- **The task**: Consider the listing below. Extract exactly the lines from the line containing "Write part 2" to the line containing "return total", both included.

- **Data records**:
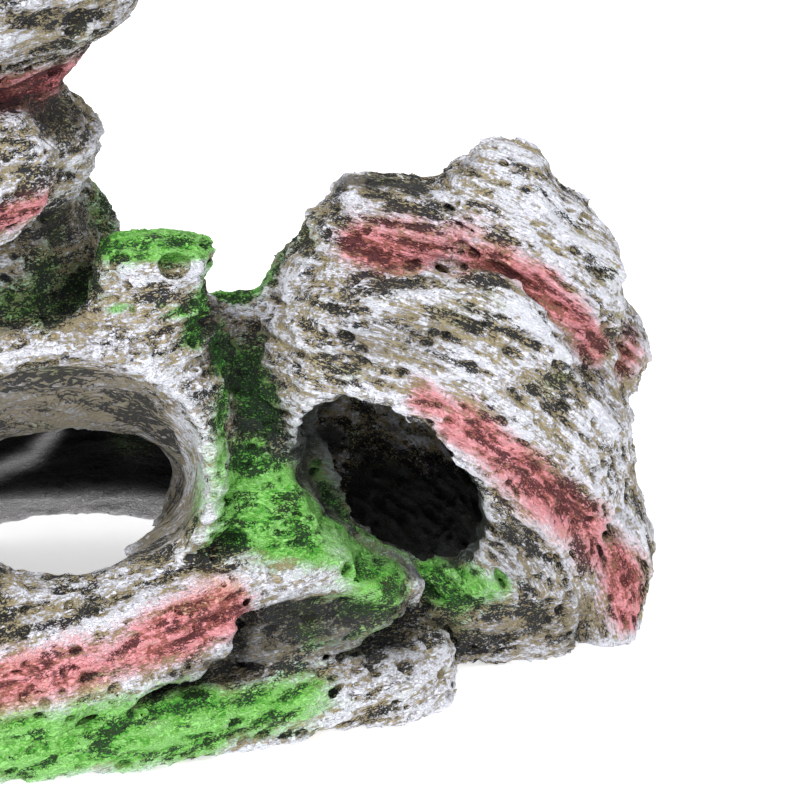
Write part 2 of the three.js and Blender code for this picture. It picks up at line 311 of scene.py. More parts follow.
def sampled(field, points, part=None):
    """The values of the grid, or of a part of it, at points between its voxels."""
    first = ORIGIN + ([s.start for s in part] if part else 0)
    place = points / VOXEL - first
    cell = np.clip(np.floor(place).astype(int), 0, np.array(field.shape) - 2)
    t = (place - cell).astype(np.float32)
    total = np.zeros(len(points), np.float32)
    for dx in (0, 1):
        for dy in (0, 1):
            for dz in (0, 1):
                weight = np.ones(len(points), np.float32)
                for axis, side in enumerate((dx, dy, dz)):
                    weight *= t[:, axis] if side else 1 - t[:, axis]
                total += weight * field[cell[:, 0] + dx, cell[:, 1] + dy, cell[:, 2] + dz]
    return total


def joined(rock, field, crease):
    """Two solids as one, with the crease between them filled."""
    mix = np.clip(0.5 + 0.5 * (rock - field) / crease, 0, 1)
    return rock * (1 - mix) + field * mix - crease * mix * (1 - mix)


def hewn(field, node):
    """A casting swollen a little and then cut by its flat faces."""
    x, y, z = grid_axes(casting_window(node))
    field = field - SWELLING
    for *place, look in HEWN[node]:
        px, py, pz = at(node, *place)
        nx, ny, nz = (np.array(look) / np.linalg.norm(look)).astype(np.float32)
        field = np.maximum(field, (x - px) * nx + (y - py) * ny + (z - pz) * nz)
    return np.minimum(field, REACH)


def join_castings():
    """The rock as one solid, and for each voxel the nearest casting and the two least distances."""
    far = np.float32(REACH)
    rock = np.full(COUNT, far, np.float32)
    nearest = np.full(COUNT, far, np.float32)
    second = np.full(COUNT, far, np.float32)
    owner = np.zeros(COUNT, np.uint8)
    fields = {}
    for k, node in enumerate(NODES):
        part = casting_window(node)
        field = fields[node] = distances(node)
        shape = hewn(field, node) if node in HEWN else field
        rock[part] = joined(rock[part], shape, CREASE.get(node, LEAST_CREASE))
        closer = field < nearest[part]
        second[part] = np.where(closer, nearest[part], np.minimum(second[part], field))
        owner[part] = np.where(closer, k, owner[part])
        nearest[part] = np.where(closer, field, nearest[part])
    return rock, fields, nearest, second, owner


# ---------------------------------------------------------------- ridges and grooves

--

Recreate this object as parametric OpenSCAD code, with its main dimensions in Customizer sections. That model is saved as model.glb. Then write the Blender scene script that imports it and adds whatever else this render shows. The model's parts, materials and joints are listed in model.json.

- **Written answer**:
Write part 2 of the three.js and Blender code for this picture. It picks up at line 311 of scene.py. More parts follow.
def sampled(field, points, part=None):
    """The values of the grid, or of a part of it, at points between its voxels."""
    first = ORIGIN + ([s.start for s in part] if part else 0)
    place = points / VOXEL - first
    cell = np.clip(np.floor(place).astype(int), 0, np.array(field.shape) - 2)
    t = (place - cell).astype(np.float32)
    total = np.zeros(len(points), np.float32)
    for dx in (0, 1):
        for dy in (0, 1):
            for dz in (0, 1):
                weight = np.ones(len(points), np.float32)
                for axis, side in enumerate((dx, dy, dz)):
                    weight *= t[:, axis] if side else 1 - t[:, axis]
                total += weight * field[cell[:, 0] + dx, cell[:, 1] + dy, cell[:, 2] + dz]
    return total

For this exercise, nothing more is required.